A Monster Depicted A Military Figure

Although the author describes some of Tamerlane's atrocities, he is far too kind to a brutal monomaniacal warlord.

Tamerlane is estimated to have killed 17,000,000 people, about 5% of Earth's population at the time. He would have enslaved huge numbers, maimed or wounded others, and left orphans and widows.

His attacks stretched from the Levant to China. He eradicated most of the Christians from Asia. Baghdad never recovered from his sack of that city. An equal opportunity aggressor, he attacked Hindus in Delhi and other cities. To what end? He claimed to be the aligned with Allah but he slaughtered many Muslims. Personal glory, captives, plunder is a more likely motivation.

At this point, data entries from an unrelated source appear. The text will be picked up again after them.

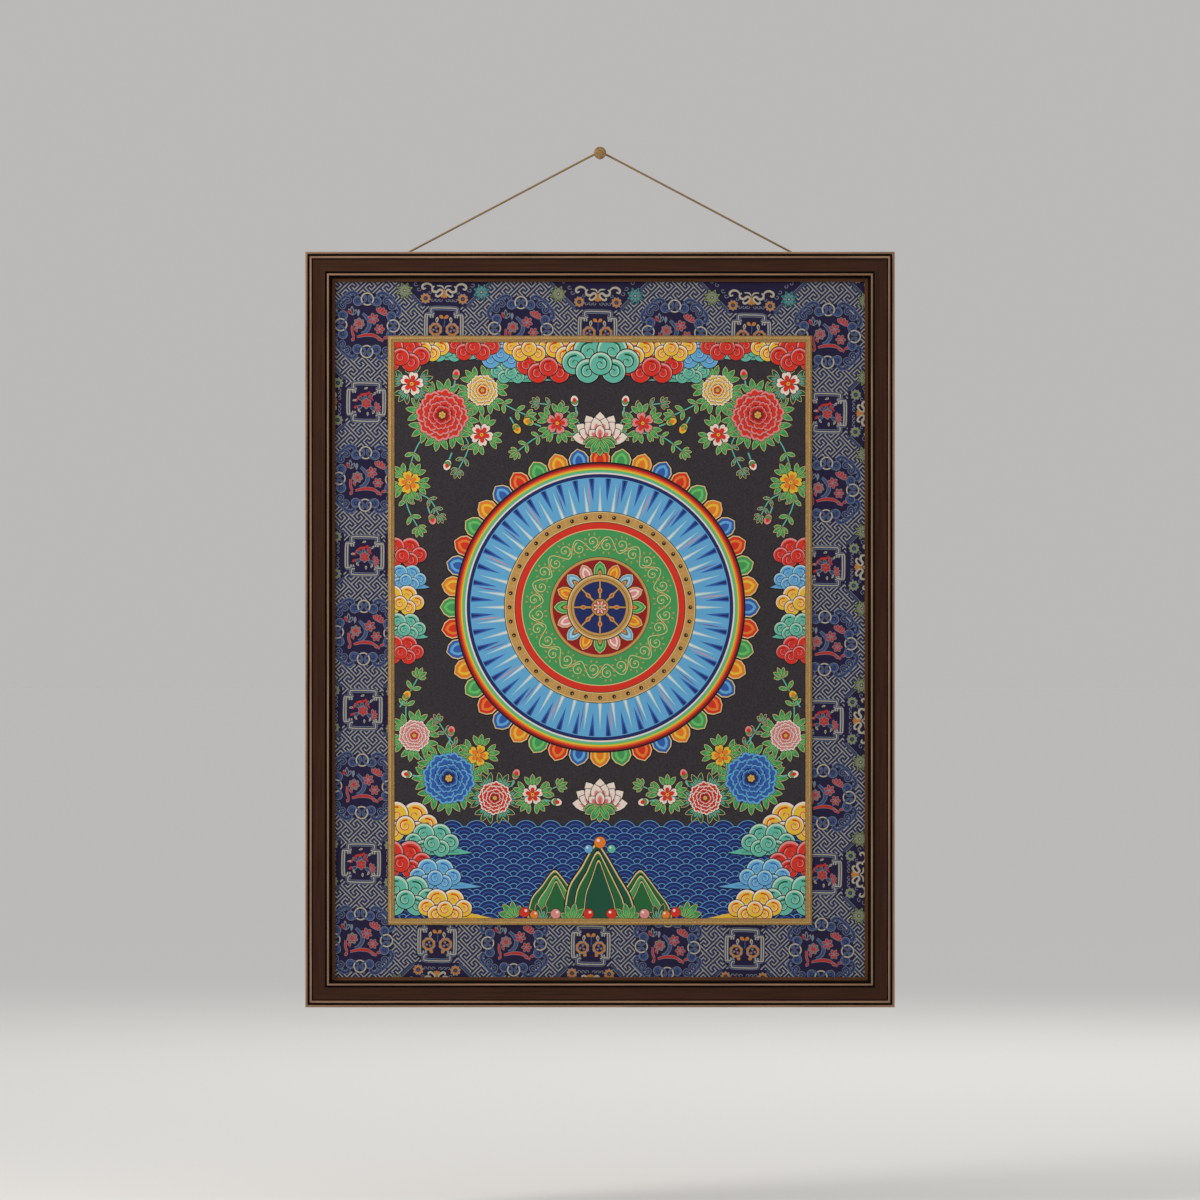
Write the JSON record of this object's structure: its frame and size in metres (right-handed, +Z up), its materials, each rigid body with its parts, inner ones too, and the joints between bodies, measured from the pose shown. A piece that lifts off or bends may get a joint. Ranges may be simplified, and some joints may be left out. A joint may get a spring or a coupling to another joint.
{
  "type": "framed thangka painting with frame, hanging cord and wall knob",
  "caption": "Painted cloth on a brocade ground with a raised gilt strip, in a flat wooden frame that hangs by a cord from a round wall knob.",
  "frame": {"origin": "centre of the wall knob's plate, on the wall plane", "axes": "+Z up, +Y into the wall, so the picture faces -Y, +X to the viewer's right"},
  "size_m": [0.7164, 0.0316, 1.047],
  "materials": {
    "stained_wood": "dark red-brown stain, satin varnish",
    "gilt": "satin gilt, finely stippled",
    "brown_board": "plain hardboard",
    "navy_brocade": "woven brocade, navy ground with pale fret and coloured medallions",
    "painted_cloth": "matt mineral colours on fine cotton",
    "tan_cord": "twisted natural cord",
    "zinc_steel": "zinc plated",
    "brass": "satin aged brass"
  },
  "bodies": {
    "root": {"frame_rail_top": "stained_wood", "frame_rail_bottom": "stained_wood", "frame_stile_left": "stained_wood", "frame_stile_right": "stained_wood", "backing_board": "brown_board", "brocade_sheet": "navy_brocade", "painting_sheet": "painted_cloth", "gilt_strip_top": "gilt", "gilt_strip_bottom": "gilt", "gilt_strip_left": "gilt", "gilt_strip_right": "gilt", "hanging_cord": "tan_cord", "cord_knot_left": "tan_cord", "cord_knot_right": "tan_cord", "hanger_strap_left": "zinc_steel", "hanger_strap_right": "zinc_steel", "hanger_ring_left": "zinc_steel", "hanger_ring_right": "zinc_steel", "hanger_screw_left": "zinc_steel", "hanger_screw_right": "zinc_steel", "wall_knob": "brass"}
  },
  "joints": []
}
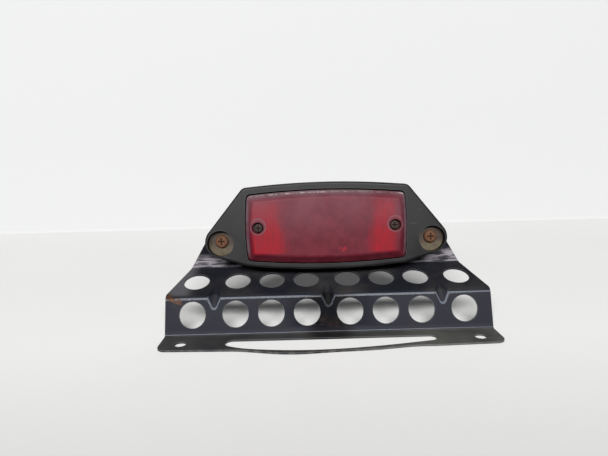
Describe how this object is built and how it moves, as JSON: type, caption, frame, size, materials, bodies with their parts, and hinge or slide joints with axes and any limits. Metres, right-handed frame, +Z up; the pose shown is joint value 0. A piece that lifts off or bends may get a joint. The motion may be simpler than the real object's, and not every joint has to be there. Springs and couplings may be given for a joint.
{
  "type": "motorcycle tail light on bracket",
  "caption": "Red rectangular tail light in a black trapezoid base, on a folded, perforated black steel bracket with a slotted fixing flange.",
  "frame": {"origin": "midway between the two fixing holes, on the underside of the bracket's front flange", "axes": "+Z up, +X along the bracket to the right of someone who faces the lens, -Y out towards that person"},
  "size_m": [0.2736, 0.1255, 0.1247],
  "materials": {
    "black_enamel": "glossy black enamel, worn and rusty at edges",
    "black_plastic": "satin black moulded plastic",
    "red_lens": "red moulded acrylic, hazed by age",
    "gasket_rubber": "soft black rubber",
    "damper_rubber": "black rubber",
    "rusty_steel": "zinc-plated steel with brown rust",
    "dull_zinc": "dull yellow-grey zinc plating",
    "bright_zinc": "zinc-plated steel",
    "brass": "plain brass",
    "metallised": "bright metallised plastic",
    "clear_glass": "clear bulb glass",
    "nickel": "nickel-plated brass cap",
    "black_glass": "black insulating glass",
    "solder": "dull solder",
    "tungsten": "tungsten wire",
    "fibre_board": "brown laminated board",
    "spring_steel": "bright spring wire"
  },
  "bodies": {
    "fixture": {"bracket": "black_enamel", "lamp_housing": "black_plastic", "lens": "red_lens", "lens_gasket": "gasket_rubber", "lens_screws": "rusty_steel", "lens_screw_seals": "gasket_rubber", "lens_screw_inserts": "brass", "mounting_screws": "rusty_steel", "mounting_washers": "dull_zinc", "mounting_grommets": "damper_rubber", "mounting_collars": "bright_zinc", "mounting_nuts": "bright_zinc", "reflector": "metallised", "socket_shell": "bright_zinc", "socket_rivets": "bright_zinc", "earth_tab": "brass", "socket_boot": "damper_rubber", "contact_spring": "spring_steel"},
    "bulb": {"bulb_glass": "clear_glass", "bulb_base": "nickel", "bulb_insulator": "black_glass", "bulb_contacts": "solder", "bulb_pins": "nickel", "bulb_stem": "clear_glass", "bulb_filaments": "tungsten"},
    "contacts": {"contact_carrier": "fibre_board", "contact_plungers": "brass"}
  },
  "joints": [
    {"name": "bulb_push", "type": "slide", "parent": "fixture", "child": "bulb", "axis": [0, 0.9938, -0.1115], "range_m": [0, 0.0014], "stiffness_N_per_m": 1200, "springref_m": -0.004},
    {"name": "contact_push", "type": "slide", "parent": "fixture", "child": "contacts", "axis": [0, 0.9938, -0.1115], "range_m": [0, 0.0016], "stiffness_N_per_m": 300, "springref_m": -0.001, "deforming": ["contact_spring"]}
  ],
  "couplings": [
    {"joint": "contact_push", "follows": "bulb_push", "ratio": 1}
  ]
}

Harold Lamb is a popular writer, not a serious historian. Many of his comparisons of tactics are related to what Napoleon did. Lamb also has biographies about Hannibal, Suleiman, Alexander the Great, and Genghis Khan, all of whom waged wars of aggression.

The narration is too rapid. There are too many characters to keep track requiring rewinding. An accompanying map and chronology would have been helpful.

It should be noted that Chechnya was Tamerlane's stomping ground and that radicalized older of the 2013 Boston Marathon bombers was named after Tamerlane, namely, Tamerlan Tsarnaev.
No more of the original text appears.